Last night, with bare feet and not tip-toeing, she was four and a half inches taller than Miss Cook. Katie's neck was bare last night; the skin was perfectly smooth both to touch and sight, whilst on Miss Cook's neck is a large blister, which under similar circumstances is distinctly visible and rough to the touch. Katie's ears are unpierced, whilst Miss Cook habitually wears ear-rings. Katie's complexion is very fair, while that of Miss Cook is very dark. Katie's fingers are much longer than Miss Cook's, and her face is also larger. In manners and ways of expression there are also many decided differences.
In a later contribution, he adds:
Having seen so much of Katie lately, when she has been illuminated by the electric light, I am enabled to add to the points of difference between her and her medium which I mentioned in a former article. I have the most absolute certainty that Miss Cook and Katie are two separate individuals so far as their bodies are concerned. Several little marks on Miss Cook's face are absent on Katie's. Miss Cook's hair is so dark a brown as almost to appear black; a lock of Katie's, which is now before me, and which she allowed me to cut from her luxuriant tresses, having first traced it up to the scalp and satisfied myself that it actually grew there, is a rich golden auburn.
On one evening I timed Katie's pulse. It beat steadily at 75, whilst Miss Cook's pulse a little time after was going at its usual rate of 90. On applying my ear to Katie's chest, I could hear a heart beating rhythmically inside, and pulsating even more steadily than did Miss Cook's heart when she allowed me to try a similar experiment after the seance. Tested in the same way, Katie's lungs were found to be sounder than her medium's, for at the time I tried my experiment Miss Cook was under medical treatment for a severe cough.
Crookes took forty-four photographs of Katie King by the aid of electric light. Writing in THE SPIRITUALIST (1874, p. 270), he describes the methods he adopted:
During the week before Katie took her departure, she gave seances at my house almost nightly, to enable me to photograph her by artificial light. Five complete sets of photographic apparatus were accordingly fitted up for the purpose, consisting of five cameras, one of the whole-plate size, one half-plate, one quarter-plate, and two binocular stereoscopic cameras, which were all brought to bear upon Katie at the same time on each occasion on which she stood for her portrait. Five sensitizing and fixing baths were used, and plenty of plates were cleaned ready for use in advance, so that there might be no hitch or delay during the photographing operations, which were performed by myself, aided by one assistant.

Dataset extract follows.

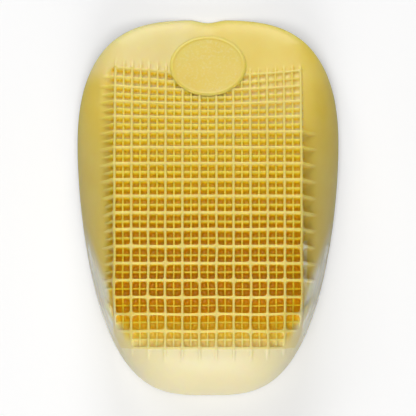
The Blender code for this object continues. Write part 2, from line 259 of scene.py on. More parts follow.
def cell_depth(x, y):
    """How far the cells' floors, and the skin round the waffle, lie under the ribs' tips.

    The depth changes to the skin's under the first and the last rib, and slowly beside the waffle.
    The back corners fill in, because the deep part narrows over the last rows.
    """
    place = waffle_place(y)
    right = smoothstep((x / LAST_RIB - RIGHT_FROM) / RIGHT_OVER) * (1 - smoothstep(place / RIGHT_END))
    depth = DEEPEST * through(DEPTHS, place) * (1 - RIGHT_SHALLOW * right)
    deep_half = (DEEP_HALF - DEEP_NARROWS * (place - DEEPEST_PLACE)) * WIDTH / 2
    depth = depth * (1 - smoothstep((np.abs(x) - deep_half) / (DEEP_EDGE * WIDTH / 2)))
    beside = LEDGE_BLEND * smoothstep((np.abs(x) - LAST_RIB - MAJOR_FOOT) / FIN)
    from_end = 0.5 - np.abs(place - 0.5)
    return SKIN_DROP + (depth - SKIN_DROP) * smoothstep((from_end + END_STEP) / (beside + END_STEP))


def tip_height(x, y):
    """Height of the ribs' tips: the crown, drawn down to the rim by the dome."""
    rim = rim_height(x, y)
    return rim + (crown(x, y) - rim) * dome(x, y)


def floor_height(x, y, depth):
    """Height of the cells' floors and of the skin: the same, this depth under the crown."""
    rim = rim_height(x, y)
    return rim + (crown(x, y) - depth - rim) * dome(x, y)


def bowl_height(x, y):
    """The foot's side: the same form inside the wall, with no ramp behind the deepest row."""
    rim = rim_height(x, y)
    place = waffle_place(y)
    depth = DEEPEST * through(DEPTHS, np.minimum(place, DEEPEST_PLACE))
    depth = depth + (SKIN_DROP - depth) * smoothstep(-place / BOWL_BLEND)
    wall = FRONT_WALL + (FLOOR_WALL - FRONT_WALL) * smoothstep(place / WALL_BLEND)
    top = np.maximum(crown(x, y) - depth - wall, rim)
    return rim + (top - rim) * dome(x, y, RIM_WALL)


def rib_lines(count):
    """Places of the grid's lines across this many cells, from the first rib's middle, in metres."""
    major = np.array(MAJOR_LINES) * MM
    half = PITCH / 2
    minor = half + np.array(MINOR_LINES) * MM
    between = np.array([BETWEEN_LINE * MM, PITCH - BETWEEN_LINE * MM])
    cell = np.hstack([major[major > 0], between, minor, PITCH + major[major < 0]])
    cells = (np.arange(count)[:, None] * PITCH + cell[None]).ravel()
    ribs = np.arange(count + 1) * PITCH
    return np.sort(np.hstack([major[major < 0], cells, ribs, count * PITCH + major[major > 0]]))


def lines_across():
    """The grid's places across: over the ribs and cells, and out over the fins on both sides."""
    ribs = rib_lines(CELLS_ACROSS) - LAST_RIB
    side = LAST_RIB + np.array(SIDE_LINES) * MM
    return np.hstack([-side[::-1], ribs, side])


def runs_along():
    """The grid's places along the crown line, from behind the last row to ahead of the first."""
    ribs = LAST_ROW + rib_lines(CELLS_ALONG)
    back = LAST_ROW - np.array(BACK_LINES[::-1]) * MM
    return np.hstack([back, ribs, FIRST_ROW + np.array(FRONT_LINES) * MM])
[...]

My library was used as a dark cabinet. It has folding doors opening into the laboratory; one of these doors was taken off its hinges, and a curtain suspended in its place to enable Katie to pass in and out easily. Those of our friends who were present were seated in the laboratory facing the curtain, and the cameras were placed a little behind them, ready to photograph Katie when she came outside, and to photograph anything also inside the cabinet, whenever the curtain was withdrawn for the purpose. Each evening there were three or four exposures of plates in the five cameras, giving at least fifteen separate pictures at each seance; some of these were spoilt in the developing, and some in regulating the amount of light. Altogether I have forty-four negatives, some inferior, some indifferent, and some excellent.
Some of these photographs are in the author's possession, and surely there is no more wonderful impression upon any plate than that which shows Crookes at the height of his manhood, with this angel-for such in truth she was-leaning upon his arm. The word "angel" may seem an exaggeration, but when an other-world spirit submits herself to the discomforts of temporary and artificial existence in order to convey the lesson of survival to a material and worldly generation, there is no more fitting term.